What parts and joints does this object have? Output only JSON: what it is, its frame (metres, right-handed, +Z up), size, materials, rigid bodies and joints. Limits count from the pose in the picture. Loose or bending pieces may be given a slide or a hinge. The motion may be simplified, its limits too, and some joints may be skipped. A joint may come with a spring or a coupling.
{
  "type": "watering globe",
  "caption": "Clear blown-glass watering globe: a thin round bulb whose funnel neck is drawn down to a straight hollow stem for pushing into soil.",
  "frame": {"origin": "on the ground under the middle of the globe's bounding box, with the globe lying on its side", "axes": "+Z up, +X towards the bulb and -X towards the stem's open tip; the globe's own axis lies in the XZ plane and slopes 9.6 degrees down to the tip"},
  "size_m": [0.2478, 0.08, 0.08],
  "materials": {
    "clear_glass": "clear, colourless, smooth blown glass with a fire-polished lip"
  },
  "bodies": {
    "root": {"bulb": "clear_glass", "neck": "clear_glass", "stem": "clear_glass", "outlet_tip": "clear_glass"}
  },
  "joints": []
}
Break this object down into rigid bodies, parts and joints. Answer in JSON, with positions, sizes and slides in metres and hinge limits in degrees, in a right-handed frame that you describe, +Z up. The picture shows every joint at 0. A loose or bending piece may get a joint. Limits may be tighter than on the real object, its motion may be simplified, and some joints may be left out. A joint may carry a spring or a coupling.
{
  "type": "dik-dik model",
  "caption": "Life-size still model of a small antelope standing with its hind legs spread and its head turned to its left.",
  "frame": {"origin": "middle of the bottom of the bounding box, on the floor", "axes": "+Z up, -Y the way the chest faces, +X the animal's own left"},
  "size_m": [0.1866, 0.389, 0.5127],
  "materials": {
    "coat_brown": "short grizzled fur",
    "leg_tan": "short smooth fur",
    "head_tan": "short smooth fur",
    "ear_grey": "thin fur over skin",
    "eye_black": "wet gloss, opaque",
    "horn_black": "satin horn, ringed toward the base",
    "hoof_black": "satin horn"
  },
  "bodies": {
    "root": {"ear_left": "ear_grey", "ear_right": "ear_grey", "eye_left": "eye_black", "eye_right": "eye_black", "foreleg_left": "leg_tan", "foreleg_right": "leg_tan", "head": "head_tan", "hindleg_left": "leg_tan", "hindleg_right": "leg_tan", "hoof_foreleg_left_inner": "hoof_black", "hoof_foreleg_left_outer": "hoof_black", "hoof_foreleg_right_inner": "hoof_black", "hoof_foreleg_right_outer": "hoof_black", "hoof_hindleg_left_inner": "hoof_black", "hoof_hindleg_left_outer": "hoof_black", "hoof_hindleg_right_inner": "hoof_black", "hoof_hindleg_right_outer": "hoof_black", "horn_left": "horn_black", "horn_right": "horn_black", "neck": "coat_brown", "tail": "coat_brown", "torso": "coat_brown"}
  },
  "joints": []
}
----------
◆ What the task asks
Search the listing for the word "into" and return each line that holds it.

◆ Expected answer
  "caption": "Clear blown-glass watering globe: a thin round bulb whose funnel neck is drawn down to a straight hollow stem for pushing into soil.",
Break this object down into rigid bodies, parts and joints. Answer in JSON, with positions, sizes and slides in metres and hinge limits in degrees, in a right-handed frame that you describe, +Z up. The picture shows every joint at 0. A loose or bending piece may get a joint. Limits may be tighter than on the real object, its motion may be simplified, and some joints may be left out. A joint may carry a spring or a coupling.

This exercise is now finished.